By: Jennifer Devitt on January 18th, 2016
3 things to consider about the control you have over your business online branding and information.
Building your brand and maintaining it online is crucial to your business. A well designed and developed website with the right content is key. Creating and maintaining social media accounts for your business is also key.
What is important to remember when maintaining your brand presence online is the things you can control, and the things you cannot control. It is important to understand what ownership you have over anything related to your company and brand. Let's take a look at some key elements.
1. Website. If you worked with a firm or freelancer to develop your company website, do you have a clear understanding of who owns the code as well as who has control of the hosting? We touched on this back in July. With some companies, you lease your website as part of your hosting fees/agreements. If you choose to switch hosts or development firms you loose your website as you know it. With firms like SYDCON, we create your software and/or website to your specifications and once development is completed and paid in full you own it. Also, when it comes to hosting, it is important that someone in-house at your firm has all the correct access and logins to your hosting provider and any servers. If you part ways with a developer and do not have this information your software or website can be held hostage.
2. Facebook. Even though we are in the tech advanced year of 2016, many small businesses believe they do not need a website if they have a Facebook page. Consider this, if Facebook is down or changes their terms of services you may have zero control if your company page is down and when it will be back up. I understand that traditional websites go down as a result of a hosting issue, but you as the website owner have options in those instances. You can contact the host, you can move your website if you so choose.
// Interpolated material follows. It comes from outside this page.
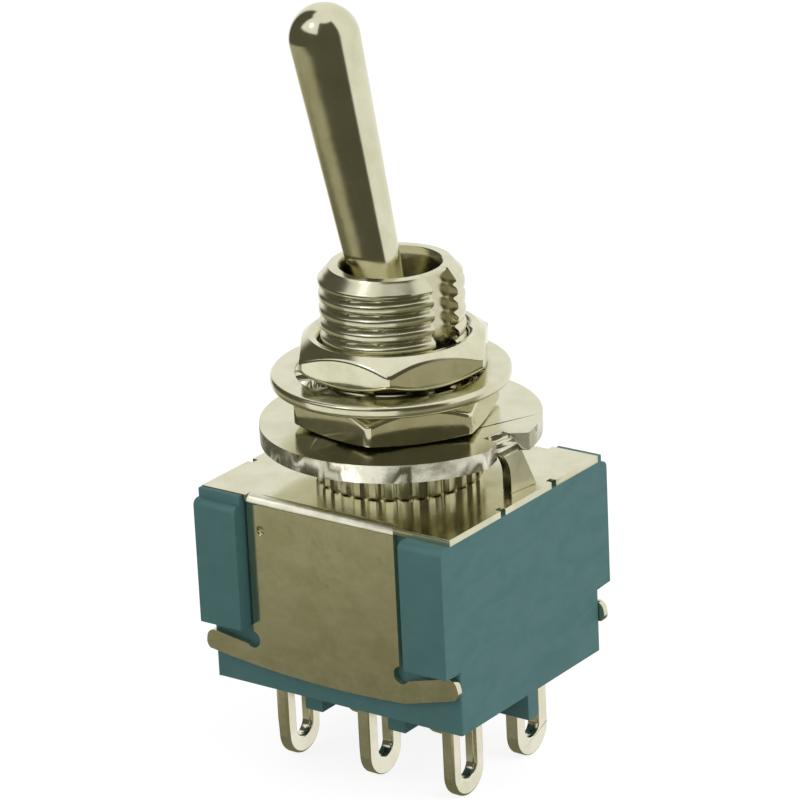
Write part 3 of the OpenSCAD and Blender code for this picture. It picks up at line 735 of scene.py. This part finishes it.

3. LinkedIn. This is one that I am finding frustrating lately, and really is the sole reason for this blog. If you have a company page on LinkedIn (if you have a business, you probably do) you do not have as much control as you would think. For instance, anyone can state that they work for your company and will be linked to the company page and show up as "Employees on LinkedIn". You as the page administrator and/or business owner have no control or say in whom links themselves to you. At least, no control without jumping through legal hoops. We have experienced individuals overseas posing as employees. These individuals have "private profiles" which would require me to request a connection with to even email or view the entire profile. Or perhaps you have past employees still showing up as current, months and years later. Some may have left on good terms, some not so much. LinkedIn requires you email the individual asking them to update their profile or complete a "Notice of False Profile form". Please note that filling out such form comes with a warning of perjury and requires documentation. Really, anyone can say they work for any company in the world and be linked to a company page without verification or authorization. For a platform that is used for networking, recruiting and job hunting it makes it far too easy for someone to give a false impression.
It is important to consider these things as a business owner concerned about their branding but it is also an important factor to consider when doing research on potential firms to work with. For instance, when we have new potential clients inquiring about SYDCON, and they ask about our staff size and location we always answer truthfully. However, if that potential client does any online research about us it is possible for the LinkedIn company page to reflect something completely different. We have had discrepancies ranging from a larger staff to overseas staff. For some of our clients and potential clients, staff location is key and they may have specific requirements that our entire staff is in the US.
For the reasons mentioned above, it is key that the information contained on your website be kept up to date at all times. If you own the code and your website and have control of the hosting you can control the information about your company as well as the message you are sending. If a third party site has inaccurate information on your firm and potential client questions you, you can explain that you have little control over some of the content on other sites other than your own. Bottom line, do your best to monitor your company online as well as always keep your content up to date.